The Course I Failed That Made Me Better at What I Do
I didn’t expect one of the most important lessons of my work to come from a course I failed.
In my first year of university, I took the course as a requirement for journalism students. I thought I’d love it. Pattern, clarity, thought architecture? My jam.
But this wasn’t that kind of logic. It was symbolic logic, math dressed in philosophy’s clothing. Letters, formulas, truth tables, and theorems.
I remember sitting in that lecture hall, my nervous system bracing, thinking, “Why would anyone take this course willingly?”
I failed. It wasn’t my first failure with math.
A voice that followed me
In Grade 9, my math teacher told me not to bother with university-track courses.
“Not smart enough,” he said.
Thankfully, my parents didn’t buy it. I found a teacher to prepare me, and I enrolled anyway. But that voice followed me, quiet, persistent, whispering every time I froze, everytime I questioned whether I belonged.

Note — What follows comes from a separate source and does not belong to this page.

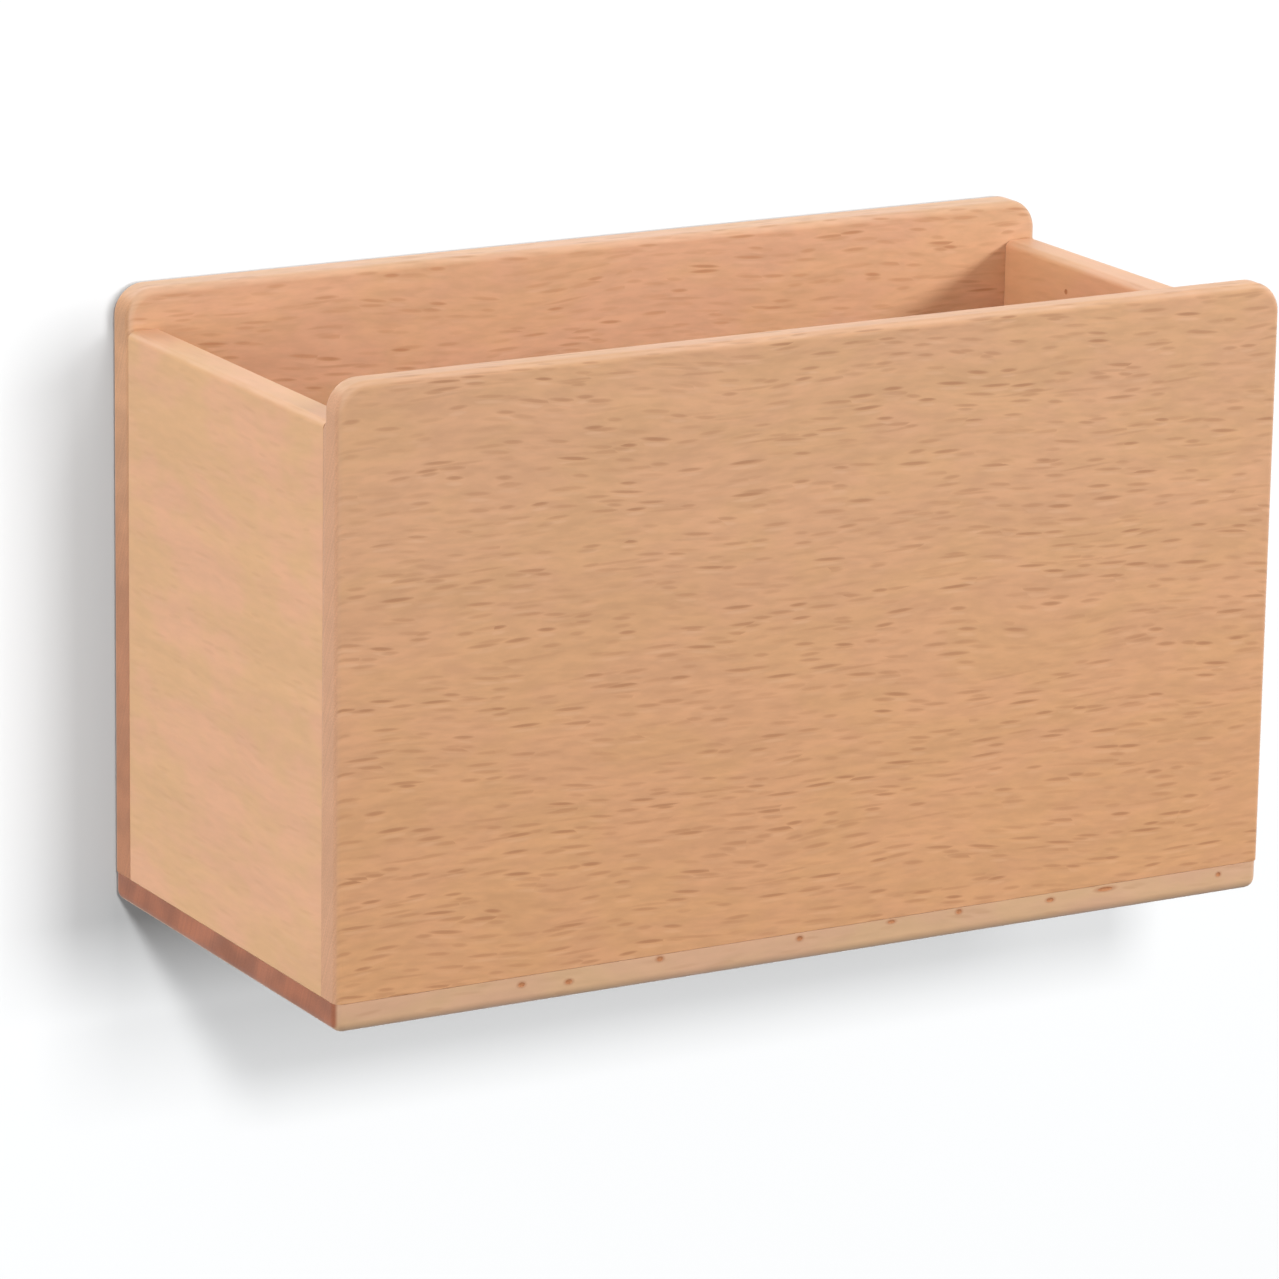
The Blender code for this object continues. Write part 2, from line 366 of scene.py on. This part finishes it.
def flecks(tree, along, across, seed, cell, size, scatter, weakest):
    """Short thin dashes along the grain, one in each cell, and the pale line under each, a painted highlight
    that makes the dash look raised.

    Their slopes differ by the scatter, and the weakest have that share of the strongest ones' depth.
    """
    cell_length, cell_height = cell
    length, thickness = size
    place = vector(
        tree,
        calc(tree, "ADD", calc(tree, "DIVIDE", along, cell_length), seed * 3.7),
        calc(tree, "ADD", calc(tree, "DIVIDE", across, cell_height), seed * 5.3),
    )
    cells = add(tree, "ShaderNodeTexVoronoi", {"Vector": place, "Scale": 1.0}, voronoi_dimensions="2D")
    inputs = {0: place, 1: cells.outputs["Position"]}
    offset = add(tree, "ShaderNodeVectorMath", inputs, operation="SUBTRACT").outputs[0]
    lot = add(tree, "ShaderNodeSeparateColor", {0: cells.outputs["Color"]}).outputs
    du = calc(tree, "MULTIPLY", split(tree, offset)[0], cell_length)
    dv = calc(tree, "MULTIPLY", split(tree, offset)[1], cell_height)
    lean = calc(tree, "MULTIPLY", calc(tree, "SUBTRACT", lot[1], 0.5), scatter)
    dv = calc(tree, "SUBTRACT", dv, calc(tree, "MULTIPLY", du, lean))
    half_length = calc(tree, "MULTIPLY", ramp(tree, lot[0], 0.0, 1.0, *LENGTH_SPREAD), length / 2)
    depth = ramp(tree, lot[2], 0.0, 1.0, weakest, 1.0)
    dark = spindle(tree, du, dv, half_length, thickness / 2)
    highlight_dv = calc(tree, "ADD", dv, HIGHLIGHT_LINE_DROP * thickness)
    highlight_line = spindle(tree, du, highlight_dv, half_length, thickness / 2)
    return calc(tree, "MULTIPLY", dark, depth), calc(tree, "MULTIPLY", highlight_line, depth)


def all_flecks(tree, along, across, tilted, seed, strength):
    """How dark the flecks are, and how pale the painted highlight lines under them."""
    strong, under_strong = flecks(tree, along, tilted, seed, **STRONG_FLECKS)
    faint, under_faint = flecks(tree, along, tilted, seed + 7.3, **FAINT_FLECKS)
    rising, _ = flecks(tree, along, across, seed + 2.9, **RISING_FLECKS)
    dark = calc(tree, "MAXIMUM", strong, calc(tree, "MULTIPLY", faint, FAINT_DEPTH))
    dark = calc(tree, "MAXIMUM", dark, calc(tree, "MULTIPLY", rising, RISING_DEPTH))
    rows = waves(tree, along, across, FLECK_ROW_SIZE, seed + 6.6, 1.0)
    rows = ramp(tree, rows, *FLECK_ROW_RANGE, BETWEEN_ROWS, 1.0)
    dark = calc(tree, "MULTIPLY", calc(tree, "MULTIPLY", dark, rows), strength)
    highlight_line = calc(tree, "MAXIMUM", under_strong, calc(tree, "MULTIPLY", under_faint, FAINT_HIGHLIGHT_SHARE))
    return dark, calc(tree, "MULTIPLY", highlight_line, HIGHLIGHT_LINE_STRENGTH * strength)


def stains(tree, x, y, z):
    """1 in the middle of each nick's stain and 0 away from them, on the bottom board's front edge only."""
    stain = 0.0
    for nick_x, nick_z, length, height in EDGE_NICKS_MM:
        du = calc(tree, "SUBTRACT", x, nick_x)
        dv = calc(tree, "SUBTRACT", z, nick_z)
        spot = spindle(tree, du, dv, STAIN_SPREAD * length / 2, STAIN_SPREAD * height / 2)
        stain = calc(tree, "MAXIMUM", stain, spot)
    start, end = (cad_low.y / MM + reach for reach in STAIN_REACH)
    return calc(tree, "MULTIPLY", stain, ramp(tree, y, start, end))


def wear_and_painted_highlight(tree, normal, patches, edge_wear_and_highlight):
    """How far the rounded edges pale, most of all the upper ones, and the top faces: partly wear, and partly
    a painted highlight where light falls from above.
    """
    facing = calc(tree, "MAXIMUM", calc(tree, "ABSOLUTE", normal[X]), calc(tree, "ABSOLUTE", normal[Y]))
    facing = calc(tree, "MAXIMUM", facing, calc(tree, "ABSOLUTE", normal[Z]))
    patchy = ramp(tree, patches, *PALE_EDGE_RANGE, LEAST_PALE_EDGE * edge_wear_and_highlight, edge_wear_and_highlight)
    edge_paling = calc(tree, "MULTIPLY", ramp(tree, facing, *ROUNDED), patchy)
    edge_paling = calc(tree, "MULTIPLY", edge_paling, ramp(tree, normal[Z], *UPWARD, LOWER_EDGE_SHARE, 1.0))
    return calc(tree, "MAXIMUM", edge_paling, ramp(tree, normal[Z], *TOP_FACE, 0.0, TOP_PAINTED_HIGHLIGHT))


def end_grain(tree, depth, height, seed, tones, contrast):
    """Growth rings that lean through the board's thickness, fine pores and blotches."""
    leaning = calc(tree, "ADD", height, calc(tree, "MULTIPLY", depth, RING_LEAN))
    rings = waves(tree, depth, leaning, RING_SIZE, seed + 5.0)
    pores = waves(tree, depth, height, PORE_SIZE, seed + 6.0, 1.0)
    blotches = waves(tree, depth, height, BLOTCH_SIZE, seed + 8.0, 1.0)
    shade = calc(
        tree,
        "MULTIPLY",
        ramp(tree, rings, *NOISE_RANGE, *END_SHADES),
        ramp(tree, pores, *NOISE_RANGE, *END_SHADES),
    )
    shade = calc(tree, "MULTIPLY", shade, ramp(tree, blotches, *NOISE_RANGE, 1 - contrast, 1 + contrast))
    # The tone runs from the bottom one to the top one; the back panel's darker bottom end is painted shade.
    low, high = (linear(*tone) for tone in tones)
    return shaded(tree, blend(tree, ramp(tree, height, *END_HEIGHTS), low, high), shade)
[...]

It took years to unlearn the lie.
I wasn’t stupid.
I was wired differently.
I learn in layers, through story, sensation, context, not equations. I needed a different kind of logic
Take Two
When I retook the course, everything changed. Same code. New professor. Entirely different lens.
This time, we studied logical fallacies, those invisible sleights of mind we use to protect ego over truth. And suddenly, I could see them.
In clients.
In teams.
In myself.
Invisible Fallacies We Call Truth
Logical fallacies aren’t just mental tricks for propaganda and negotiation. They’re accidental protection strategies. See if any of the following sound familiar, not to diagnose, but to gently decode.
‘I need to make sense of this before I act.’
—False Safety in Logic.
‘If I take up space, I’m abandoning someone else.’
—Empathic Collapse Fallacy.
‘I can’t charge for this, it comes naturally.’
—Value = Effort Fallacy.
‘I know this doesn’t feel right, but I should...’
—Override Bias.
‘If I smile or seem calm, people will assume I’m not doing enough.’
—Visibility vs. Value Fallacy.
‘I should just be grateful.’
—Gratitude Gaslighting.
What I learned
What I thought was a failure in logic was a fluency in self-protection.
We don’t avoid the truth because we’re weak. We do it because our systems are wired for safety.
And safety often means simplifying, shrinking, rationalizing, and contorting. We flatten complexity to feel safe. We build scaffolding out of old stories and call it reason.
But when you begin to reverse-engineer those defences, you start to see the faulty logic for what it is: a veil. Not a verdict.
What I Do Now
I use what I learned in that course almost every day. I see how people rationalize what no longer fits. Justify choices with outdated scripts. Turn fear into something that sounds like clarity.
I do it too. But now, I catch it.
The red herrings.
The false equivalencies.
The ‘I’m just not that kind of person’ shrug.
The gaslighting turned inward, ’Maybe I’m overreacting.’
The humility-flavoured self-erasure, ’It’s not that big of a deal.’
When we’re dysregulated, we reach for mental scaffolding to feel safe, even if it’s built from untruth.
What I Know Now
Once you name the fallacy, the defence softens.
Once you see the pattern, the truth has room to breathe.
And once you name the truth beneath it, something deeper unlocks.
‘I’ve always done it this way,’ becomes ‘I’m scared to change what once kept me safe.’
‘I’m not that kind of person’ becomes ‘That identity no longer serves me.’
What looked like sabotage becomes a doorway. What felt like failure becomes freedom.
That’s what I do now - pattern recognition, clarity excavation.
Making the invisible visible
It turns out that I needed Logic 101, after all.
Want to start spotting your fallacies in real time? Try this:
Pause when your reasoning sounds rehearsed. ASK: Is this clarity, or self-protection?
Notice where you say ‘should’, that’s often Override Bias.
Track your internal dialogue. Are you gaslighting yourself in the name of ‘being reasonable’?
Watch for either/or and all/nothing framing. Complexity rarely lives in binaries.
Practice naming the truth beneath the defence. That’s where real choice and freedom lives.